Quando la Grande Mela era una piccola Amsterdam, tutta da ridere

C’era una volta Cristovallo Colon, «volgarmente detto Colombo». C’era una volta una meravigliosa arca che dall’Olanda approdò in una baia incontaminata oltreoceano per fondare Nuova Amsterdam. C’erano una volta gli Indiani, «molto propensi ai lunghi discorsi, e gli olandesi ai lunghi silenzi; dunque perfetti gli uni per gli altri». E poi strambi personaggi come Walter il Dubbioso, William il Bizzoso, Peter Testadura, ovvero i primi tre gloriosi governatori della provincia. Erano tempi in cui imperversavano le faide, come quella scoppiata tra i «Dieci Brache» e i «Braca Tosta» per decidere l’assetto urbanistico della futura New York: una città di canali, come Amsterdam e Venezia, o un insediamento su palafitte? Tempi in cui le donne più ambite erano quelle più in carne, e con un bel numero di sottane addosso, purché corte; e gli uomini non facevano altro che fumare pipe e ingozzarsi di ciambelle fritte. E la vera storia della New York delle origini, quella narrata in C’era una volta New York di Washington Irving (Donzelli, pagg.

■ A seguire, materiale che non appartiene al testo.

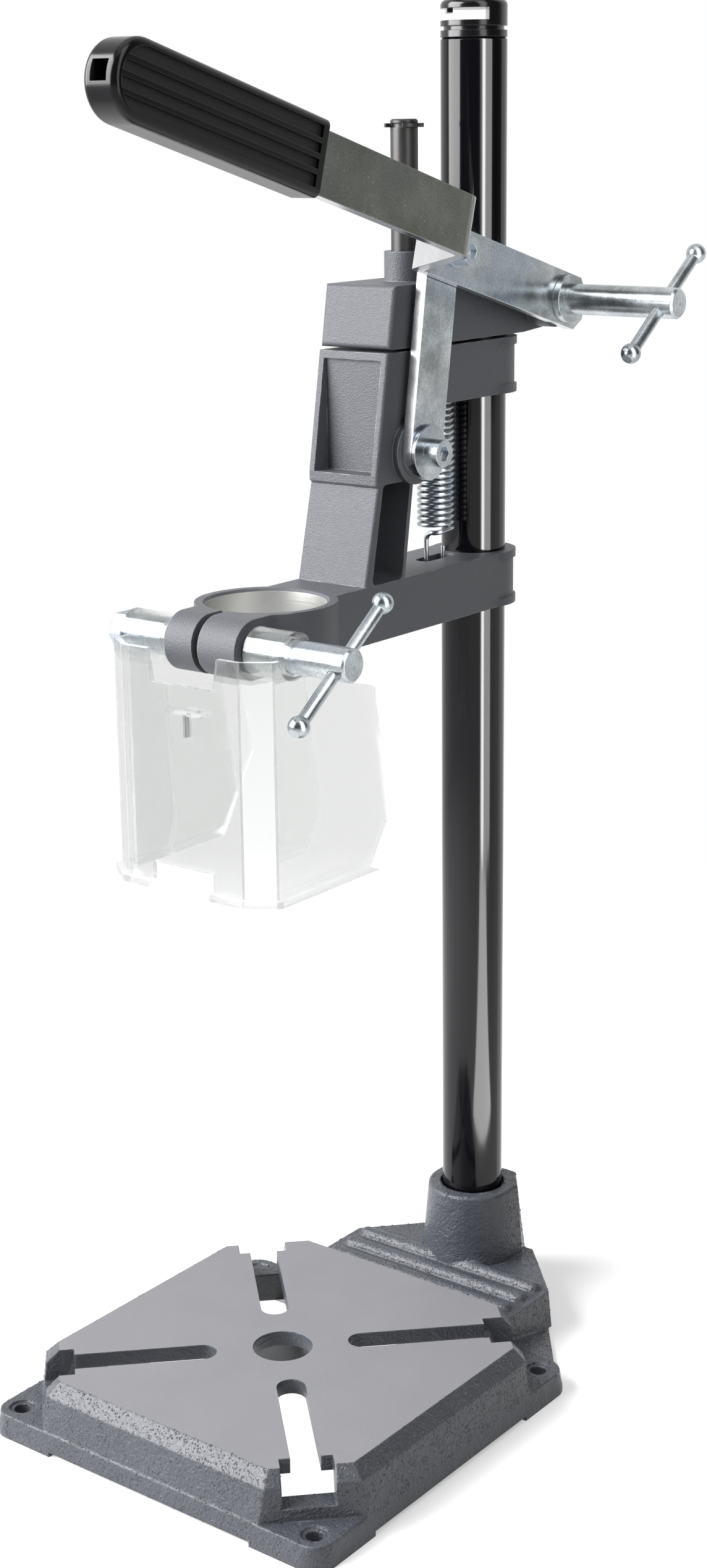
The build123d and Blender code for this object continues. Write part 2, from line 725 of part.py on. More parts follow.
# The least gap between the wire and itself, measured on points at least half a turn apart.
route_points = coil_half_turns * coil_samples // 2
route = spring_route.wire()
spots = [route.position_at(number / route_points) for number in range(route_points + 1)]
least_gap = min(
    (spots[first] - spots[second]).length
    for first in range(route_points + 1)
    for second in range(first + coil_samples // 2, route_points + 1)
) - 2 * wire_radius
print(f"return_spring: least gap to itself {least_gap:.3f} mm")

# The link between the carriage and the lever, with room round the lever's pin.
with BuildPart() as link_bar:
    with BuildSketch(Plane.YZ.offset(link_x)):
        with Locations((link_foot_y, link_foot_z), (pin_y, pin_z)):
            Circle(link_width / 2)
        make_hull()
        with Locations((link_foot_y, link_foot_z)):
            Circle(cap_screw_radius + slide_gap, mode=Mode.SUBTRACT)
        with Locations((pin_y, pin_z)):
            Circle(cap_screw_radius + link_play, mode=Mode.SUBTRACT)
    extrude(amount=link_thick)

link_face = link_x + link_thick
with BuildPart(screw_plane(link_x, link_foot_y, link_foot_z)) as link_screw:
    with Locations((0, 0, -link_screw_reach)):
        Cylinder(cap_screw_radius, link_screw_reach + link_thick + link_washer_thick + face_gap, align=on_base)
    with Locations((0, 0, link_thick + link_washer_thick + face_gap)):
        Cylinder(cap_head_radius, cap_head_height, align=on_base)
    with BuildSketch(screw_plane(link_face + link_washer_thick + face_gap + cap_head_height, link_foot_y, link_foot_z)):
        RegularPolygon(cap_socket_across / 2, 6, major_radius=False)
    extrude(amount=-cap_socket_depth, mode=Mode.SUBTRACT)

with BuildPart(screw_plane(link_face + face_gap, link_foot_y, link_foot_z)) as link_washer:
    Cylinder(link_washer_radius, link_washer_thick, align=on_base)
    Cylinder(cap_screw_radius + slide_gap, link_washer_thick, align=on_base, mode=Mode.SUBTRACT)

# The lever: one strip bent outward to clear the drill, with the link's pin and the spindle's hole.
strip_face = strip_x + strip_thick
with BuildPart() as lever_bar:
    with BuildSketch(Plane(origin=(0, spindle_y, spindle_z), x_dir=lever_along, z_dir=lever_up)):
        with BuildLine():
            FilletPolyline(
                (-strip_tail, strip_x), (joggle_start, strip_x), (joggle_end, strip_outer_x),
                (tang_end, strip_outer_x), radius=joggle_bend,
            )
            offset(amount=strip_thick, side=Side.LEFT)
        make_face()
    extrude(amount=strip_width / 2, both=True)
    tail_corners = lever_bar.edges().filter_by(Axis.X).sort_by(Axis.Y)[-2:]
    chamfer(tail_corners, strip_clip)
    with BuildSketch(Plane.YZ.offset(strip_x - overrun)):
        with Locations((spindle_y, spindle_z)):
            Circle(screw_radius + slide_gap)
        with Locations((pin_y, pin_z)):
            Circle(cap_screw_radius)
    extrude(amount=strip_thick + 2 * overrun, mode=Mode.SUBTRACT)

with BuildPart(screw_plane(link_x + face_gap, pin_y, pin_z)) as lever_pin:
    pin_length = strip_face + link_washer_thick - link_x - face_gap
    Cylinder(cap_screw_radius, pin_length, align=on_base)
    with Locations((0, 0, pin_length)):
        Cylinder(cap_head_radius, cap_head_height, align=on_base)
    with BuildSketch(screw_plane(strip_face + link_washer_thick + cap_head_height, pin_y, pin_z)):
        RegularPolygon(cap_socket_across / 2, 6, major_radius=False)
    extrude(amount=-cap_socket_depth, mode=Mode.SUBTRACT)

with BuildPart(screw_plane(strip_face, pin_y, pin_z)) as pin_washer:
    Cylinder(pin_washer_radius, link_washer_thick, align=on_base)
    Cylinder(cap_screw_radius, link_washer_thick, align=on_base, mode=Mode.SUBTRACT)

# The grip, pushed over the lever's end.
grip_x = strip_outer_x + strip_thick / 2 + grip_thick / 2
grip_middle = grip_start + grip_length / 2
with BuildPart() as lever_grip:
    with BuildSketch(lever_face(grip_x)):
        with BuildLine():
            Polyline(
                (grip_start + grip_length - grip_width / 2, grip_width / 2), (grip_start, grip_width / 2),
                (grip_start, -grip_width / 2), (grip_start + grip_length - grip_width / 2, -grip_width / 2),
            )
            ThreePointArc(
                (grip_start + grip_length - grip_width / 2, -grip_width / 2), (grip_start + grip_length, 0),
                (grip_start + grip_length - grip_width / 2, grip_width / 2),
            )
        make_face()
    extrude(amount=grip_thick)
    fillet(lever_grip.edges().filter_by(GeomType.LINE).group_by(SortBy.LENGTH)[-1], grip_edge)
    for face_x, way in ((grip_x, 1), (grip_x - grip_thick, -1)):
        with BuildSketch(lever_face(face_x)):
            with Locations((grip_middle, 0)):
                SlotOverall(grip_length - 2 * grip_rim, grip_width - 2 * grip_rim)
                with Locations((grip_rim - grip_length / 2, 0)):
                    Rectangle(grip_width, grip_width - 2 * grip_rim, align=(Align.MIN, Align.CENTER))
                with GridLocations(0, (grip_width - 2 * grip_rim) / (grip_ribs + 1), 1, grip_ribs):
                    Rectangle(grip_length, grip_rib, mode=Mode.SUBTRACT)
        extrude(amount=way * grip_recess, mode=Mode.SUBTRACT)
    with BuildSketch(lever_face(strip_outer_x + strip_thick)):
        with Locations((grip_start - overrun, 0)):
            Rectangle(tang_end - grip_start + overrun, strip_width, align=(Align.MIN, Align.CENTER))
    extrude(amount=strip_thick, mode=Mode.SUBTRACT)
    with BuildSketch(lever_face(grip_x - grip_thick / 2 + grip_hole / 2)):
        with Locations((grip_start + grip_length + overrun, 0)):
            Rectangle(grip_hole_depth, grip_hole, align=(Align.MAX, Align.CENTER))
    extrude(amount=grip_hole, mode=Mode.SUBTRACT)

# The upper screw: spindle of the lever and clamp of the bracket.
handle_start = strip_face + 2 * washer_thick + face_gap
with BuildPart(screw_plane(-bracket_half - nut_thick, spindle_y, spindle_z)) as upper_clamp_screw:
    stem = bracket_half + nut_thick + handle_start
    Cylinder(screw_radius, stem, align=on_base)
    with Locations((0, 0, stem)):
        Cylinder(upper_handle_radius, upper_handle_end - handle_start, align=on_base)
    chamfer(upper_clamp_screw.edges().filter_by(GeomType.CIRCLE).sort_by(Axis.X)[-1], column_chamfer)
    with BuildSketch(bar_plane(upper_bar_x, spindle_y, spindle_z)):
        Circle(tommy_radius + slide_gap)
    extrude(amount=upper_handle_radius + overrun, both=True, mode=Mode.SUBTRACT)

with BuildPart(screw_plane(strip_face + face_gap, spindle_y, spindle_z)) as spindle_washers:
    with Locations((0, 0, 0), (0, 0, washer_thick)):
        Cylinder(washer_radius, washer_thick, align=on_base)
    Cylinder(screw_radius + slide_gap, 2 * washer_thick, align=on_base, mode=Mode.SUBTRACT)

with BuildPart() as bracket_nut:
    with BuildSketch(screw_plane(-bracket_half, spindle_y, spindle_z)):
        RegularPolygon(nut_across / 2, 6, major_radius=False)
        Circle(screw_radius + slide_gap, mode=Mode.SUBTRACT)
    extrude(amount=-nut_thick)

with BuildPart(bar_plane(upper_bar_x, spindle_y, spindle_z)) as upper_tommy_bar:
    Cylinder(tommy_radius, bar_spacing)
    with Locations((0, 0, -bar_spacing / 2), (0, 0, bar_spacing / 2)):
        Sphere(ball_radius)
    Cylinder(ball_radius, bar_spacing + 2 * ball_flat, mode=Mode.INTERSECT)

# The lower screw: clamp of the collar and hinge of the guard.
with BuildPart(screw_plane(-spacer_left_end - nut_thick, clamp_y, clamp_z)) as lower_clamp_screw:
    lower_stem = spacer_left_end + nut_thick + lower_handle_start
    Cylinder(screw_radius, lower_stem, align=on_base)
    with Locations((0, 0, lower_stem)):
        Cylinder(lower_handle_radius, lower_handle_end - lower_handle_start, align=on_base)
    chamfer(lower_clamp_screw.edges().filter_by(GeomType.CIRCLE).sort_by(Axis.X)[-1], column_chamfer)
    with BuildSketch(bar_plane(lower_bar_x, clamp_y, clamp_z)):
        Circle(tommy_radius + slide_gap)
    extrude(amount=lower_handle_radius + overrun, both=True, mode=Mode.SUBTRACT)

with BuildPart() as clamp_spacers:
    for start, length in (
        (ear_right_x, lower_handle_start - face_gap - ear_right_x), (-spacer_left_end, spacer_left_end + ear_left_x),
    ):
        with BuildSketch(screw_plane(start, clamp_y, clamp_z)):
            Circle(spacer_radius)
            Circle(screw_radius + slide_gap, mode=Mode.SUBTRACT)
        extrude(amount=length)

with BuildPart() as clamp_nut:
    with BuildSketch(screw_plane(-spacer_left_end, clamp_y, clamp_z)):
        RegularPolygon(nut_across / 2, 6, major_radius=False)
        Circle(screw_radius + slide_gap, mode=Mode.SUBTRACT)
    extrude(amount=-nut_thick)

with BuildPart(bar_plane(lower_bar_x, clamp_y, clamp_z)) as lower_tommy_bar:
    Cylinder(tommy_radius, bar_spacing)
    with Locations((0, 0, -bar_spacing / 2), (0, 0, bar_spacing / 2)):
        Sphere(ball_radius)
    Cylinder(ball_radius, bar_spacing + 2 * ball_flat, mode=Mode.INTERSECT)

# The clear guard: three walls that hang from the lower screw's spacers and swing up to the front.
with BuildPart() as chip_guard:
    with BuildSketch(Plane.XY.offset(guard_bottom)):
        with BuildLine():
            Polyline(
                (-guard_half, guard_low_back), (-guard_half, -guard_side_front),
                (-guard_front_half, -guard_front), (guard_front_half, -guard_front),
                (guard_half, -guard_side_front), (guard_half, guard_low_back),
            )
            offset(amount=guard_wall, side=Side.LEFT)
        make_face()
    extrude(amount=clamp_z + hinge_radius - guard_bottom)
    with BuildSketch(Plane.XY.offset(guard_bottom)):
        with BuildLine():
            Polyline(
                (-guard_half, guard_low_back), (-guard_half, -guard_side_front),
                (-guard_front_half, -guard_front), (guard_front_half, -guard_front),
                (guard_half, -guard_side_front), (guard_half, guard_low_back),
            )
            offset(amount=guard_rim, side=Side.RIGHT)
        make_face()
    extrude(amount=guard_rim)
    with BuildSketch(Plane.YZ):
        with BuildLine():
            Polyline(
                (-guard_front - guard_rim - overrun, guard_bottom), (guard_clip_y, guard_bottom),
                (guard_low_back, guard_bottom + guard_clip_rise), (guard_high_back, guard_high_z),
                (-guard_shoulder_y, guard_shoulder_z), (clamp_y, clamp_z),
                (-guard_front - guard_rim - overrun, clamp_z), close=True,
            )
        make_face()
        with Locations((clamp_y, clamp_z)):
            Circle(hinge_radius)
    extrude(amount=guard_half + guard_rim, both=True, mode=Mode.INTERSECT)
    with BuildSketch(Plane.YZ.offset(hinge_right_start)):
        with Locations((clamp_y, clamp_z)):
            Circle(hinge_radius)
    extrude(amount=guard_half - hinge_right_start)
    with BuildSketch(Plane.YZ.offset(-guard_half)):
        with Locations((clamp_y, clamp_z)):
            Circle(hinge_radius)
    extrude(amount=guard_half - hinge_left_start)
    with BuildSketch(Plane.YZ):
        with Locations((clamp_y, clamp_z)):
            Circle(spacer_radius + slide_gap)
    extrude(amount=guard_half + overrun, both=True, mode=Mode.SUBTRACT)
    with BuildSketch(Plane.XZ.offset(guard_front + guard_rim + overrun)):
        with BuildLine():
            Polyline(
                (-window_left - guard_wall, clamp_z + overrun), (-window_left, clamp_z - window_drop),
                (window_right, clamp_z - window_drop), (window_right + guard_wall, clamp_z + overrun), close=True,
            )
        make_face()
        with Locations((-guard_notch_left, guard_bottom)):
            Rectangle(guard_notch_left + guard_notch_right, guard_notch_rise, align=(Align.MIN, Align.MIN))
    extrude(amount=-guard_rim - guard_wall - 2 * overrun, mode=Mode.SUBTRACT)
    with Locations((0, -guard_front + guard_wall, clamp_z - tab_drop)):
        Box(2 * tab_half, tab_depth, tab_thick, align=(Align.CENTER, Align.MIN, Align.MAX))

with BuildPart() as guard_pin:
    with Locations((0, -guard_front + guard_wall + tab_depth / 2, clamp_z - tab_drop - tab_thick)):
        Cylinder(tab_pin_radius, tab_pin_length, align=(Align.CENTER, Align.CENTER, Align.MAX))

nodes = {
    "base_plate": base_plate, "column_tube": column_tube, "column_cap": column_cap,
    "column_set_screw": column_set_screw, "height_bracket": height_bracket, "carriage": carriage,
    "guide_rod": guide_rod, "rod_stop_ring": rod_stop_ring, "return_spring": return_spring,
    "link_bar": link_bar, "link_screw": link_screw, "link_washer": link_washer, "lever_bar": lever_bar,
    "lever_pin": lever_pin, "pin_washer": pin_washer, "lever_grip": lever_grip,
    "upper_clamp_screw": upper_clamp_screw, "spindle_washers": spindle_washers, "bracket_nut": bracket_nut,
    "upper_tommy_bar": upper_tommy_bar, "lower_clamp_screw": lower_clamp_screw,
    "clamp_spacers": clamp_spacers, "clamp_nut": clamp_nut, "lower_tommy_bar": lower_tommy_bar,
    "chip_guard": chip_guard, "guard_pin": guard_pin,
}
for name, builder in nodes.items():
    builder.part.label = name
    export_step(builder.part, f"parts/{name}.step")
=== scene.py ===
"""The looks of a drill stand: cast base and heads, plated lever work, moulded grip and clear chip guard."""

import logging
import math
from dataclasses import dataclass, field
from enum import Enum
from typing import Any, Optional, Sequence, Union

import bmesh
import bpy
from mathutils import Matrix, Vector


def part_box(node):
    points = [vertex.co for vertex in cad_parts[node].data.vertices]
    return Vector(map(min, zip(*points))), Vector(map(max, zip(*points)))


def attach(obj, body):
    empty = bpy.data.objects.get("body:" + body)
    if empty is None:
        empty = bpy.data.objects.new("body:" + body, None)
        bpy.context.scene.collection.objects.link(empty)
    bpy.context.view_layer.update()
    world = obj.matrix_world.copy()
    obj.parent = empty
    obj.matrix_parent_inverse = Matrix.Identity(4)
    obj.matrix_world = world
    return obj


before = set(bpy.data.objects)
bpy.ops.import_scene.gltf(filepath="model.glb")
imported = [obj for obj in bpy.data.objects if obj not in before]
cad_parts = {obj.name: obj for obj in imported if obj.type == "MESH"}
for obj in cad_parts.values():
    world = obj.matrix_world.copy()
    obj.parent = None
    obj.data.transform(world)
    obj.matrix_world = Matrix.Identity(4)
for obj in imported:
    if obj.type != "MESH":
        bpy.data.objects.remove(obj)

log = logging.getLogger("drill_stand")

Node = bpy.types.Node
Socket = bpy.types.NodeSocket
Tree = bpy.types.NodeTree
Feed = Union[float, Sequence[float], Socket]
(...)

316, euro 25) o piuttosto una bella favola? Forse il termine più appropriato è burla, in cui un giovanissimo Washington (1783-1859), noto soprattutto per essere l’autore di La leggenda di Sleepy Hollow, attraverso le strambe abitudini dei progenitori olandesi, intende colpire i vizi dei newyorchesi a lui contemporanei. Certamente il testo resta divertentissimo.